If an outdoor wedding is planned, this card will specify an alternative location in case of bad weather.
Transportation or parking cards
These are used to inform guests of special transportation or parking arrangements.
These cards let guests know that they have rooms reserved at the hotel mentioned on the card.
These provide directions for guests coming in from various directions. Make sure your directions are complete and correct.
All these cards can be included in the invitation. They should all match in style and paper quality.
The invitation is placed in the inner envelope (if there is one), folded edge first and facing the back of the envelope.
The guests’ names should be written in by hand (with no address). If you invite children or a single person along with the principal couple, their names should be written on a second line.
If you add any insertions, they should be placed inside the invitation.
A smaller pre-addressed, stamped envelope contains the response card, face up with the fold of the envelope over it. You can place this insertion inside or on top of the invitation, printed side up. Then you include both in the inner envelope (unsealed).

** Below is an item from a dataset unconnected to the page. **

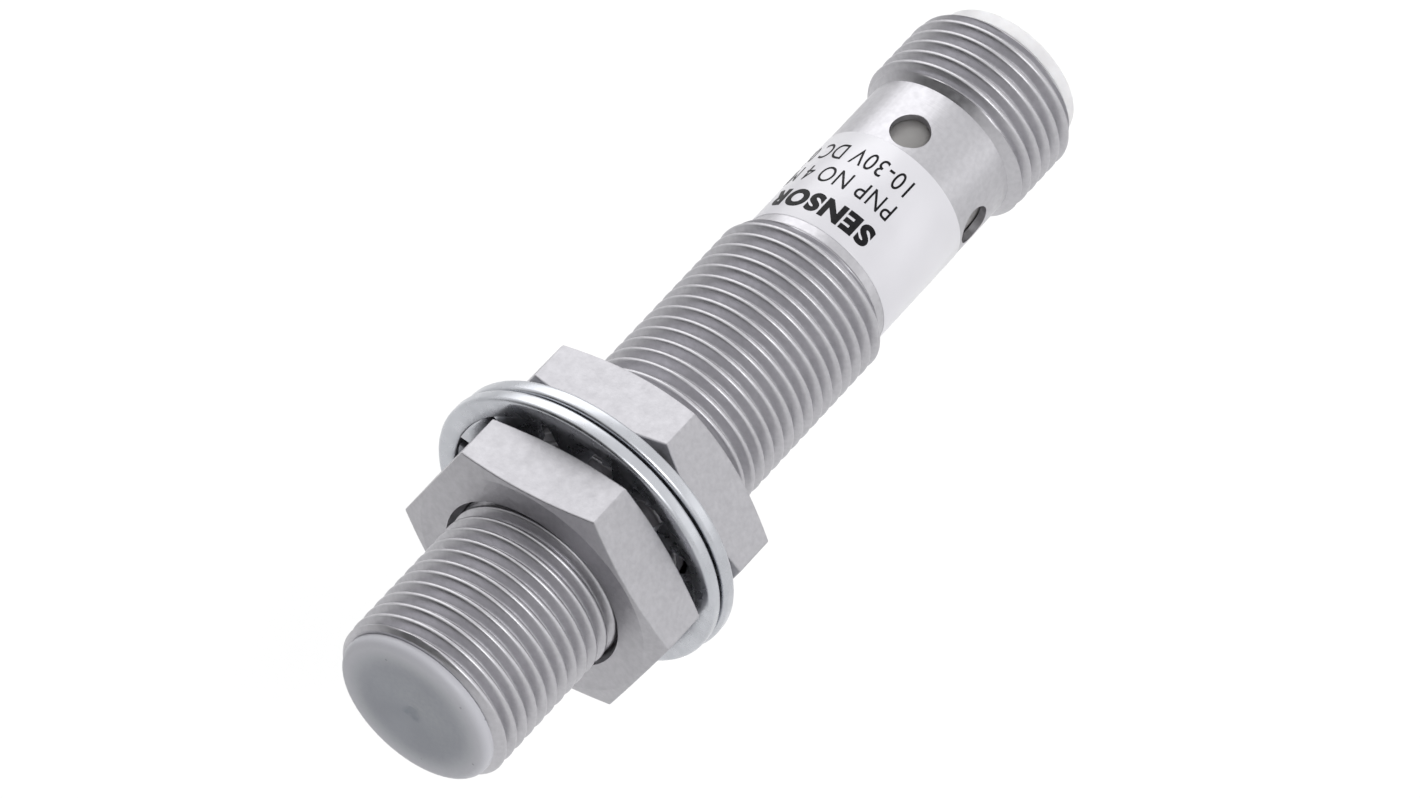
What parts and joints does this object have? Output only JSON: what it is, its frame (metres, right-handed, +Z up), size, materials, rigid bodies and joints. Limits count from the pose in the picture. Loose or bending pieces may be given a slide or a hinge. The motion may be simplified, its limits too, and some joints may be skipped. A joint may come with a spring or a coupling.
{
  "type": "inductive proximity sensor",
  "caption": "Threaded cylindrical M12 proximity sensor with a flush plastic sensing face, two lock nuts, two toothed lock washers and a male M12 connector.",
  "frame": {"origin": "centre of the flat sensing face at the front of the barrel", "axes": "+X along the barrel axis from the sensing face towards the connector, +Z up, 3.5 degrees from the axis of one of the four LED windows, +Y to the side"},
  "size_m": [0.0614, 0.0207, 0.0206],
  "materials": {
    "nickel_plated_brass": "satin nickel plating on turned and threaded brass",
    "nut_nickel": "satin nickel plating, softly blasted",
    "bright_zinc_steel": "bright zinc plating, nearly mirror smooth",
    "cap_plastic": "satin moulded plastic, pale blue-grey",
    "translucent_plastic": "moulded translucent natural plastic",
    "label_film": "glossy white label film, plain grey bars printed on it",
    "black_rubber": "matt moulded rubber",
    "ferrite": "sintered dark grey ceramic",
    "copper_wire": "enamelled copper",
    "shield_brass": "plain drawn brass",
    "bobbin_plastic": "natural moulded plastic",
    "black_plastic": "moulded black plastic and epoxy",
    "board_laminate": "glass laminate with green solder resist",
    "potting_resin": "cast grey resin",
    "ceramic": "fired ceramic",
    "amber_lens": "clear amber resin",
    "gold_plate": "gold-plated turned brass"
  },
  "bodies": {
    "housing": {"barrel_housing": "nickel_plated_brass", "sensing_cap": "cap_plastic", "cap_seal_ring": "black_rubber", "wrap_label": "label_film", "ferrite_core": "ferrite", "coil_bobbin": "bobbin_plastic", "coil_winding": "copper_wire", "shield_ring": "shield_brass", "coil_holder": "black_plastic", "coil_lead_left": "copper_wire", "coil_lead_right": "copper_wire", "circuit_board": "board_laminate", "oscillator_chip": "black_plastic", "output_transistor": "black_plastic", "protection_diode": "black_plastic", "surge_suppressor": "ceramic", "resonance_capacitor": "ceramic", "supply_capacitor": "ceramic", "trimming_resistor": "black_plastic", "status_led_top": "amber_lens", "status_led_bottom": "amber_lens", "potting_resin": "potting_resin", "contact_carrier": "translucent_plastic", "carrier_seal_ring": "black_rubber", "contact_pin_1": "gold_plate", "contact_pin_2": "gold_plate", "contact_pin_3": "gold_plate", "contact_pin_4": "gold_plate"},
    "front_lock_washer": {"front_washer": "bright_zinc_steel"},
    "front_lock_nut": {"front_nut": "nut_nickel"},
    "rear_lock_washer": {"rear_washer": "bright_zinc_steel"},
    "rear_lock_nut": {"rear_nut": "nut_nickel"}
  },
  "joints": [
    {"name": "front_nut_travel", "type": "slide", "parent": "housing", "child": "front_lock_washer", "axis": [-1, 0, 0], "range_m": [0, 0.01085]},
    {"name": "front_nut_turn", "type": "hinge", "parent": "front_lock_washer", "child": "front_lock_nut", "pos_m": [0.01387, 0, 0], "axis": [-1, 0, 0], "range_deg": [0, 3888]},
    {"name": "rear_nut_travel", "type": "slide", "parent": "housing", "child": "rear_lock_washer", "axis": [1, 0, 0], "range_m": [0, 0.0169]},
    {"name": "rear_nut_turn", "type": "hinge", "parent": "rear_lock_washer", "child": "rear_lock_nut", "pos_m": [0.02102, 0, 0], "axis": [1, 0, 0], "range_deg": [0, 6066]}
  ],
  "couplings": [
    {"joint": "front_nut_travel", "follows": "front_nut_turn", "m_per_rad": 0.00015915},
    {"joint": "rear_nut_travel", "follows": "rear_nut_turn", "m_per_rad": 0.00015915}
  ]
}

The first envelope is usually inserted in an outer envelope, with the guests’ names facing the back of the envelope, and the outer envelope is then sealed.
Everyone should be addressed by hand using black or blue ink.
As for the invitation itself, common titles (Mr., Mrs. and Ms.) can be abbreviated on the envelope, but formal titles (Doctor, Captain, Reverend, etc.) should be written out. Teenagers should also have a title (Miss, Misses, Mr. or Messrs.) before their names. Wedding invitations are always addressed to both members of a married couple. Children's names should not appear on the outer envelope. For an unmarried couple, the invitations are addressed to Mr. and Ms.